Ballroom (Dancing)
France, 2003
Director: Partick-Mario Bernard, Xavier Brillat, Pierre Trividic
Stars: Patrick-Mario Bernard, Pierre Trividic, Jean-Yves Jouannais
Our Rating: (see more films with this rating)
For me, the phrase moving picture describes a story told visually through a narrative engine that moves the experience along. Even though Ballroom starts interestingly, with the basic bones of a story, it morphs quickly into a cryptic puzzler before lumbering towards apredictably ambiguous and meangingless conclusion. Though it’s full of visual and mental ooh-ahs, it's too inscrutable for its own good -film festival hell.
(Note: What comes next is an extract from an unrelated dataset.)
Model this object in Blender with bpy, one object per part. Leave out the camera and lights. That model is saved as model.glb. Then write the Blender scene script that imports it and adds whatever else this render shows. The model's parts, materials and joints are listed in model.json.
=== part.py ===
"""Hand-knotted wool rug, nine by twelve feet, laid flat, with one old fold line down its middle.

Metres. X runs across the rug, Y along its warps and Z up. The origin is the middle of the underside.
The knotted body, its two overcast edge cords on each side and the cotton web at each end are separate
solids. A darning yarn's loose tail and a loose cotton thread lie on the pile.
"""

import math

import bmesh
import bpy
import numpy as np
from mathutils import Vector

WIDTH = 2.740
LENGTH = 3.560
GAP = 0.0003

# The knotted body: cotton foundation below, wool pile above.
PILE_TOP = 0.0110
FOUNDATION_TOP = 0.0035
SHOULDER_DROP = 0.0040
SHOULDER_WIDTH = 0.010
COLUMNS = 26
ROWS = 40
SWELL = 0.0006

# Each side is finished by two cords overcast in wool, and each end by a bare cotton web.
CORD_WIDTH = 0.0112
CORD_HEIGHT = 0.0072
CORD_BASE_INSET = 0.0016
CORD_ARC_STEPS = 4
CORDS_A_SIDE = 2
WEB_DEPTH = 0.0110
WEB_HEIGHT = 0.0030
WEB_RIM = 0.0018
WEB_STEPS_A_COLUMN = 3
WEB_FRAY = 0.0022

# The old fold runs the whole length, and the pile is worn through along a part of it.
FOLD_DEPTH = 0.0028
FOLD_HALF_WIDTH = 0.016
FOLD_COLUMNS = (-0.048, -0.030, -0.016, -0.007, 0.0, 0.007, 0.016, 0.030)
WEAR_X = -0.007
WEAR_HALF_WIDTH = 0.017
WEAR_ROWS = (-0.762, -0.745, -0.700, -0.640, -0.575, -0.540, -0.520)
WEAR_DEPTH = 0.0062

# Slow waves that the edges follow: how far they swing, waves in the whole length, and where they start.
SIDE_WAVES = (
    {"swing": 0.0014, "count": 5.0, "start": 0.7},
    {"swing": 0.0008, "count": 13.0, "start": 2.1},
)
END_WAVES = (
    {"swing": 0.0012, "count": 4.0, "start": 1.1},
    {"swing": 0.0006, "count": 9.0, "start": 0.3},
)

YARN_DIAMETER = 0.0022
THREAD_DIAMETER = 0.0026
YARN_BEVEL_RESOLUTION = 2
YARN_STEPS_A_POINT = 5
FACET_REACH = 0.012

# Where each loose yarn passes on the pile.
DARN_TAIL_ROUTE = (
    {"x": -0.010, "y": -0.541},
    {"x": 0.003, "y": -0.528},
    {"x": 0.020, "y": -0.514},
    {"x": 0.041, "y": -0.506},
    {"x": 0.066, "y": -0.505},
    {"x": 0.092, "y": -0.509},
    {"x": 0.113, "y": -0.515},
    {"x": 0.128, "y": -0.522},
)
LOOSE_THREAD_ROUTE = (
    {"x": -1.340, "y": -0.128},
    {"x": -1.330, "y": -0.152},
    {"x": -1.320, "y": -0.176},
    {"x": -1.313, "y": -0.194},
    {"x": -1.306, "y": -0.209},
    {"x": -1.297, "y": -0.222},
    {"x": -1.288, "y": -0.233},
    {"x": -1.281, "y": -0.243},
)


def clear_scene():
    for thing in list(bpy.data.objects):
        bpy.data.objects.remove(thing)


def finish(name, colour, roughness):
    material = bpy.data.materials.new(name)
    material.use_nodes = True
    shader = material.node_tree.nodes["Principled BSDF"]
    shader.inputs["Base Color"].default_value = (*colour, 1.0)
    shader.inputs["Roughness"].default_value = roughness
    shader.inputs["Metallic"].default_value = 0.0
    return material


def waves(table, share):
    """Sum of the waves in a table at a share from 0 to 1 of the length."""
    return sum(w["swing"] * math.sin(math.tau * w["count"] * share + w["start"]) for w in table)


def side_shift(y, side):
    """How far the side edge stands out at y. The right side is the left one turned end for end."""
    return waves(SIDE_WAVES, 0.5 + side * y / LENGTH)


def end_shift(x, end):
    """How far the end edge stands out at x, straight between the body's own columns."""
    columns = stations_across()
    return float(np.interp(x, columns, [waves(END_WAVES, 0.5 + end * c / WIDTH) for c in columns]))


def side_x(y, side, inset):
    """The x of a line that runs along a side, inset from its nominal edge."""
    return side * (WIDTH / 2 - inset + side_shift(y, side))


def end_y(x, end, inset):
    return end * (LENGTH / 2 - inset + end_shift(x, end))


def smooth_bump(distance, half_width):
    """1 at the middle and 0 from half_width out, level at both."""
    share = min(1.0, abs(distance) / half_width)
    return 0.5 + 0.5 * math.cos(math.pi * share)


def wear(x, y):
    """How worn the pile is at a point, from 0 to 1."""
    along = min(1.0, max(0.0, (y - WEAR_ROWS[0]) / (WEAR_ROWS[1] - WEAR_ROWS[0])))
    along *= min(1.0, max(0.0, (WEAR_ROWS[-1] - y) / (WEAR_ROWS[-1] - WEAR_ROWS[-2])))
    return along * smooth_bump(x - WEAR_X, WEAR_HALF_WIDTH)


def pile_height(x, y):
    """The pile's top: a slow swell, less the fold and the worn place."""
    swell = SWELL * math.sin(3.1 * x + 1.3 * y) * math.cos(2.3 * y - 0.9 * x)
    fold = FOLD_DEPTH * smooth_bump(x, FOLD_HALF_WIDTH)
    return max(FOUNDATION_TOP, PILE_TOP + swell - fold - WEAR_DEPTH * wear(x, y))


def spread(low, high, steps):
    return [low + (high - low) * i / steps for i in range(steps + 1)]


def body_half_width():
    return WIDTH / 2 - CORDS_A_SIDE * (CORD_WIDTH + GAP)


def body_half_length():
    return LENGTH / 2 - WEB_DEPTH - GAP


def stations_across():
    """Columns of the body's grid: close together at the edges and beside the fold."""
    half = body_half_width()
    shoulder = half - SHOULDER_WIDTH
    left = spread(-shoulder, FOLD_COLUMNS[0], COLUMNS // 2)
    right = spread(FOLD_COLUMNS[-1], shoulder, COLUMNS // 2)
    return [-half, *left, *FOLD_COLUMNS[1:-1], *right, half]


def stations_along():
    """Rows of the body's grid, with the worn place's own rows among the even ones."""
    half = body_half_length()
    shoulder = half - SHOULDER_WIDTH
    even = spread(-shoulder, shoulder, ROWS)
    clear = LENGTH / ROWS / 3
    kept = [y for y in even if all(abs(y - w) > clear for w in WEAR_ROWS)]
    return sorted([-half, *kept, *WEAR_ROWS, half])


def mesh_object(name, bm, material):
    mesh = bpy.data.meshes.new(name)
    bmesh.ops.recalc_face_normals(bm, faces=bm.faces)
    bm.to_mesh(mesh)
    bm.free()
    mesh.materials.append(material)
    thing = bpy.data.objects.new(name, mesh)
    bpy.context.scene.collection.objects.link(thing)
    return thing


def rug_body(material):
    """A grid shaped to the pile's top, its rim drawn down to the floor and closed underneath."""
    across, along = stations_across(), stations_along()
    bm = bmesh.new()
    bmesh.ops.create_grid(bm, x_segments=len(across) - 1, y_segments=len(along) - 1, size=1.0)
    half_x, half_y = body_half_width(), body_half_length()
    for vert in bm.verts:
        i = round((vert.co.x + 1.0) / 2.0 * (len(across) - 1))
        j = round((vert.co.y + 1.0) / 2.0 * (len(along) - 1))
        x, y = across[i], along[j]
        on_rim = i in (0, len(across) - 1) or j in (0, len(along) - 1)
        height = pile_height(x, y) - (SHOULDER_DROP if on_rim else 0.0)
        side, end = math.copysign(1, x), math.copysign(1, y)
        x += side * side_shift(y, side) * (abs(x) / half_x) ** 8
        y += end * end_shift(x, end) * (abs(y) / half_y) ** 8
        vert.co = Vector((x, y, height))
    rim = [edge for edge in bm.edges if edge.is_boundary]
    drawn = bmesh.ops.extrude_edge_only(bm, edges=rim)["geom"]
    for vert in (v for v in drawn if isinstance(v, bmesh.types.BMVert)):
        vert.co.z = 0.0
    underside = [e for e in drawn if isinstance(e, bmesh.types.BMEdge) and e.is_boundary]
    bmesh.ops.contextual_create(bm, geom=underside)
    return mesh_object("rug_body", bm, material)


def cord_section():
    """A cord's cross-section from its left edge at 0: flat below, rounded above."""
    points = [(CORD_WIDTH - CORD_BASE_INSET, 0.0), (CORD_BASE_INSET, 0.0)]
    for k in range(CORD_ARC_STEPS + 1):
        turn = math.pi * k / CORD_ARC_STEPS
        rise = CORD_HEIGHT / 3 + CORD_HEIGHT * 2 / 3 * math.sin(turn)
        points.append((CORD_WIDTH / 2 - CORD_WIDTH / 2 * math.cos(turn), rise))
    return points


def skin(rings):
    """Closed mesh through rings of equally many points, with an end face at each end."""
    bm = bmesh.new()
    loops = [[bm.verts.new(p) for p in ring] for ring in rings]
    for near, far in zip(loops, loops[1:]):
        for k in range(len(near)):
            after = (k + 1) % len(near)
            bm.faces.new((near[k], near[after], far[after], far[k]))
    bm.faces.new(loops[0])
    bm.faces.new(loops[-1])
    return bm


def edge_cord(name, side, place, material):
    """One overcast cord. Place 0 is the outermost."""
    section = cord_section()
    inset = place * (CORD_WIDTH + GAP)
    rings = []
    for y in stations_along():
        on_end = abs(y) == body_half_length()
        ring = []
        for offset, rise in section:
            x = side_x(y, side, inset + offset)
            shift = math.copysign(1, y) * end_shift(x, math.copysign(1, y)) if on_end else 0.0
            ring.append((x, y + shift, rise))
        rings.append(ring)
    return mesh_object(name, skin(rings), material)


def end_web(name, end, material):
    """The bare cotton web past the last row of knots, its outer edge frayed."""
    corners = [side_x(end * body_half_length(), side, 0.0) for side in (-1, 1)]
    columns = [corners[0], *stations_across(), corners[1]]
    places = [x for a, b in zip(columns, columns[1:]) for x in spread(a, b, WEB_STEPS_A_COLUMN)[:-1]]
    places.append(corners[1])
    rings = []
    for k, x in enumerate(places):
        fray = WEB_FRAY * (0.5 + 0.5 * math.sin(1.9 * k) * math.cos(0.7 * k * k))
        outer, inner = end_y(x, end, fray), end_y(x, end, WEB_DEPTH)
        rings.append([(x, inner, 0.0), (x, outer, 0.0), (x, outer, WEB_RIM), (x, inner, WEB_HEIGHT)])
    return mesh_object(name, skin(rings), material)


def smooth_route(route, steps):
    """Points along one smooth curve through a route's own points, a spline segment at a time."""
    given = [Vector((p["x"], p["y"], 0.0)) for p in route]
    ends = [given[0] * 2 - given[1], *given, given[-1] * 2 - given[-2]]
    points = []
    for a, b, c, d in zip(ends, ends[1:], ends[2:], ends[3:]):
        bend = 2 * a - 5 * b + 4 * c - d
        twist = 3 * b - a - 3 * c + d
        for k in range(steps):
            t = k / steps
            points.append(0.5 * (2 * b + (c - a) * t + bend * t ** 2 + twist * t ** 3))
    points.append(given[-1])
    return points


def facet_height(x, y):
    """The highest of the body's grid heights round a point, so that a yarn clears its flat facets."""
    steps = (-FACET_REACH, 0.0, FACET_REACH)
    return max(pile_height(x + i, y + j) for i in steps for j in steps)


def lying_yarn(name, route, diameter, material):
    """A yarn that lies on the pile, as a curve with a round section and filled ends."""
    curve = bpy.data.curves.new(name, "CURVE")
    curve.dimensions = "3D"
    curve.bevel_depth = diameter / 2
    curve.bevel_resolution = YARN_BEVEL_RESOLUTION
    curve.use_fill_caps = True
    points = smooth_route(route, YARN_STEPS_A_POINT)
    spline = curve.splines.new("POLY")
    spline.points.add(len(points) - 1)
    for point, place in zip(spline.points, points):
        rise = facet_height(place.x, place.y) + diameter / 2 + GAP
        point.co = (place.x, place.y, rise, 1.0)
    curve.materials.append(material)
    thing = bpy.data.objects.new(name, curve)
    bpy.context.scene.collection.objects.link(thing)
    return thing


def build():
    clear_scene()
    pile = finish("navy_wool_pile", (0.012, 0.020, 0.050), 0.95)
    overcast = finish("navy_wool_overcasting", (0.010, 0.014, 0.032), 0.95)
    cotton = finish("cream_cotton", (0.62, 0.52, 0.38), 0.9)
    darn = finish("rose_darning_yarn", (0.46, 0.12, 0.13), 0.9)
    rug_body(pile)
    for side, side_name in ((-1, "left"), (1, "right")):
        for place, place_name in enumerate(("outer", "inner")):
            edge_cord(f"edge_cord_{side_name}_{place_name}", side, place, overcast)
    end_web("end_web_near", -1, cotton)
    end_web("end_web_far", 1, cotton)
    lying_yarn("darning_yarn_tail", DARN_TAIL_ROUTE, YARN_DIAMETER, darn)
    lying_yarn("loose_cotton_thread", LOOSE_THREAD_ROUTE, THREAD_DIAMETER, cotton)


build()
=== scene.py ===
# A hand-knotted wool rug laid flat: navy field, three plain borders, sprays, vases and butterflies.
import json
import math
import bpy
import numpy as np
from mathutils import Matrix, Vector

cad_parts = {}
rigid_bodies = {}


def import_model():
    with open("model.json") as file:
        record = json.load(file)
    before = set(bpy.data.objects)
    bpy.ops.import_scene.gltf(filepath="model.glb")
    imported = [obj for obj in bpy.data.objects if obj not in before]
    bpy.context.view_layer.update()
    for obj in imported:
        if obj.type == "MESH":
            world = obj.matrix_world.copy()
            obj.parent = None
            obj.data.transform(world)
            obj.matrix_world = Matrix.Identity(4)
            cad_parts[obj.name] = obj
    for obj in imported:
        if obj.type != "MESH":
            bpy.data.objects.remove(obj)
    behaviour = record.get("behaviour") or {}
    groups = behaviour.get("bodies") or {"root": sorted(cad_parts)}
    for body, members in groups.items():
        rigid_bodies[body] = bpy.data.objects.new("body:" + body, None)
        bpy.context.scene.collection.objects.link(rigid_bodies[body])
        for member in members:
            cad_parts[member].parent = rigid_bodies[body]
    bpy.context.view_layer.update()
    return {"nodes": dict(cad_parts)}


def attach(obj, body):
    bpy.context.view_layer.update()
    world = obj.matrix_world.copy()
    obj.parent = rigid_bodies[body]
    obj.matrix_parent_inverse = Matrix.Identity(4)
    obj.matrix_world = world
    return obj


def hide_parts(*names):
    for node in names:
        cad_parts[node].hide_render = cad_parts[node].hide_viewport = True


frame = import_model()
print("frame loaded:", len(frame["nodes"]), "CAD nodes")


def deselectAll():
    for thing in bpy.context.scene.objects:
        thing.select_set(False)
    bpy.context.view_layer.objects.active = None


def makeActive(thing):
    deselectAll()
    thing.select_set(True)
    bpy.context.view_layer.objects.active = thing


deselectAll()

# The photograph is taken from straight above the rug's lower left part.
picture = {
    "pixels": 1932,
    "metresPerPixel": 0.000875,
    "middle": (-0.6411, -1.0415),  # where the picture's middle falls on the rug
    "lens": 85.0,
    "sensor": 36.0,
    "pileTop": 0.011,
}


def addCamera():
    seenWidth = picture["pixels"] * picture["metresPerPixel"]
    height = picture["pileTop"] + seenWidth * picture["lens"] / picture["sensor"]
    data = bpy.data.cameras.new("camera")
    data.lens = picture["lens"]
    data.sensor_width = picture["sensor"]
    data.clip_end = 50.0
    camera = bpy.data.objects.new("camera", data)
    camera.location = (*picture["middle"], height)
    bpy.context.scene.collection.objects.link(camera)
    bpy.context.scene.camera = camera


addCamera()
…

René (Patrick-Mario Bernard) is a visual artist who lives with his partner, writer Patrick (Xavier Brillat), in an old ballroom on the French coast. Patrick is suffering from writers’ block, René is beset by visions of two old comedians who he believes are living in the cellar. René visits the doctor and is placed on antidepressants, the couple hold a Christmas party for their friends, and are giving matching wetsuits as gifts. René’s agent arrives from town, pressing for some new work, and is disturbed by his client’s rapidly degenerating state of mind. Throughout, radio and TV coverage of hapless European refugees, discovered hiding out in trucks and train carriages in the Chunnel, plays loudly, time stamping the film and acting like a parallel story/allegory/analogy (I guess).
René’s profession allows for striking imagery/symbolism, as he works with rotating shadows, inflatable bears, and dresses made from bubble wrap. Patrick’s creative constipation is echoed by his bedroom troubles, where he’s reluctant to be the bottom. They make for an interesting couple, but the film is bleached of emotion and the abstract narrative sees them both transported into surreal-o world by mid film, and so we don’t really learn anything about their relationship other than that it’s René who seems to do most of the grocery shopping and cooking, while Patrick is more extroverted - the successful and outgoing one.
Maybe it's because Ballroom has three directors that it lurches from one idea to the next, and doesn’t seem to be fluent in its own language. The plight of the refugees doesn’t appear to have any role beyond providing hot soundbytes, as newscasters glumly describe the latest radar inspection techniques and count off the latest number of internees. The appearance of the clowns in the basement is built up as the central motif, but ends up skipping town too as Patrick retreats from the story and René’s agent emerges as a last minute main character.
Aimlessly exploring your ideas is selfish, and assuming that viewers are on your wavelength is a mistake of over-confidence. The result can be an experience like Ballroom, which is odd and fascinating, but also sort of boring and in the end, masturbatory.